The whole process starts with the mediator establishing and helping each person clarify for themselves, and each other, what the mediated outcome needs to achieve for them and then to build the mediated outcome around these priorities.
You can watch our video series here.
The mediator might well tell you that you are unlikely to achieve everything you want but, as long as you and your former partner achieve the things of most importance to each of you, the outcome is likely to feel ‘fair enough’ to both of you and you will reach a successful mediated outcome.
One of the mediators’ jobs is to ensure that the outcome you reach falls within the parameters of a court-based outcome.
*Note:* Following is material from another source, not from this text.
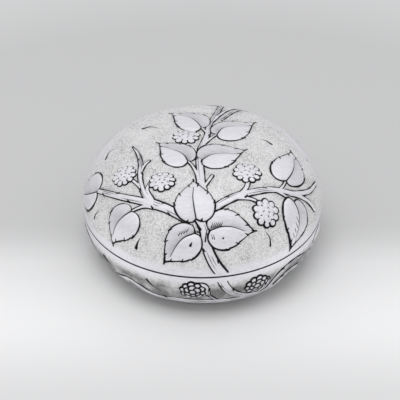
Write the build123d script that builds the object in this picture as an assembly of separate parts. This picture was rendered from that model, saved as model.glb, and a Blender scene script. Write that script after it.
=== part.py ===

In other words, mediation takes place within the ‘shadow of the law’ although the focus is not on the law but on helping you to craft and design an outcome best suited to you and the separated family’s needs.
Will we also need other financial experts to help us?
We see the process of helping you and your former partner find mutually fair financial solutions, as a ‘mediation team’ process, sometimes involving other family experts such as a financial adviser, a pension actuary or an accountant, depending on the type of final support you both need to be able to make decisions together, about your financial circumstances.
If any of these other experts are required, your mediator will help you work with them in, or outside, the mediation process, in the most efficient and cost- effective way, ensuring that the process does not become polarised and divisive.
This may, for example, involve helping you and your former partner, in mediation, to prepare a letter of instruction to the pension actuary or accountant to value an asset.
It may also involve the mediator helping you and your former partner to prepare the questions you need to ask the financial adviser or accountant, in between mediation sessions.
Whatever it involves, the mediator will help you both work together, as much as possible, in a mutually beneficial way, with experts who often work in a neutral capacity, to provide you both with the information you need in mediation, to be able to make financial decisions and reach agreements together.